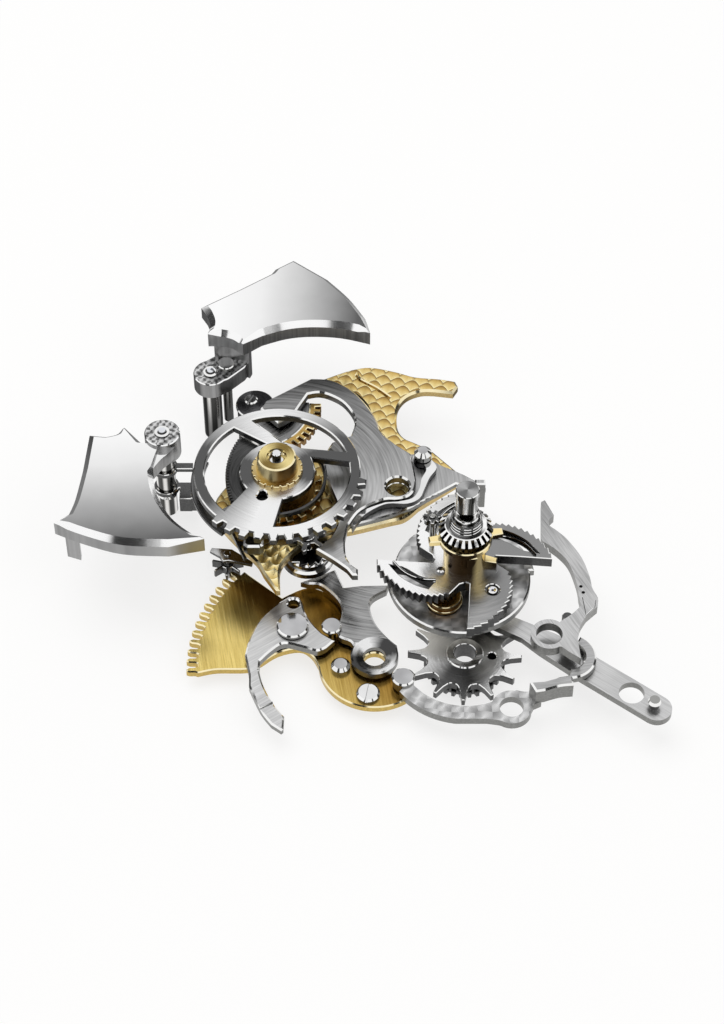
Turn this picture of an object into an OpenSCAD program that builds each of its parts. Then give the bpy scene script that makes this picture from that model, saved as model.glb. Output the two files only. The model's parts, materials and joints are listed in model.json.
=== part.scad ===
// Striking works of a wristwatch: two hammers, strike wheel, racks, snails, star wheel and levers.
// Millimetres. Z points up from the feet, and the centre column stands on the origin.

/* [General] */
// Sub-part to show, or all
// Gap between two parts that slide over each other
slide_gap = 0.05; // [0.04:0.01:0.06]
// Radial clearance of a pivot in its bore
pivot_clear = 0.03; // [0.02:0.01:0.04]
// Height of the lowest lever above the feet
floor_gap = 0.45; // [0.35:0.05:0.5]

/* [Frame plates] */
// Thickness of the gold bridge
gold_bridge_t = 0.35; // [0.3:0.05:0.4]
// Thickness of the grained steel plate on top of it
grained_plate_t = 0.25; // [0.2:0.05:0.3]
// Thickness of the brushed steel bridge
steel_bridge_t = 0.35; // [0.3:0.05:0.4]
// Radius of the bridge hole
bridge_hole_r = 0.48; // [0.4:0.02:0.5]
// Radius of the rear post
rear_post_r = 0.74; // [0.66:0.02:0.76]

/* [Hammers] */
// Thickness of a hammer head
hammer_t = 0.8; // [0.75:0.05:0.95]
// Radius of a hammer hub
hammer_hub_r = 0.72; // [0.66:0.02:0.76]
// Radius of a hammer post
hammer_post_r = 0.4; // [0.34:0.02:0.44]
// Height of the left hammer hub above the feet
left_hub_top = 4.75; // [4.7:0.05:4.9]
// Height of the rear hammer hub above the feet
rear_hub_top = 3.7; // [3.6:0.05:3.8]

/* [Strike wheel] */
// Radius of the strike wheel under its teeth
strike_wheel_r = 3.36; // [3.3:0.02:3.4]
// Inner radius of its rim
strike_rim_r = 2.93; // [2.86:0.01:2.98]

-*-

§ Stated goal
Return only the lines spanning from the first line of the material through the line with "floor_gap = 0.45; // [0.35:0.05:0.5]", copied exactly, both ends kept.

§ Output
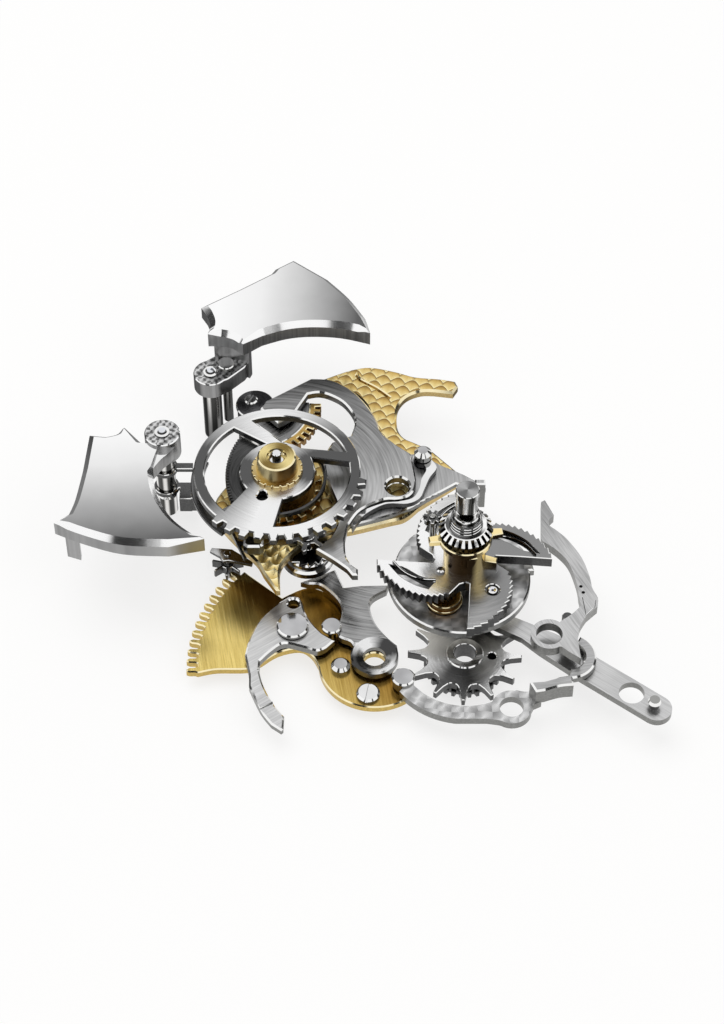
Turn this picture of an object into an OpenSCAD program that builds each of its parts. Then give the bpy scene script that makes this picture from that model, saved as model.glb. Output the two files only. The model's parts, materials and joints are listed in model.json.
=== part.scad ===
// Striking works of a wristwatch: two hammers, strike wheel, racks, snails, star wheel and levers.
// Millimetres. Z points up from the feet, and the centre column stands on the origin.

/* [General] */
// Sub-part to show, or all
// Gap between two parts that slide over each other
slide_gap = 0.05; // [0.04:0.01:0.06]
// Radial clearance of a pivot in its bore
pivot_clear = 0.03; // [0.02:0.01:0.04]
// Height of the lowest lever above the feet
floor_gap = 0.45; // [0.35:0.05:0.5]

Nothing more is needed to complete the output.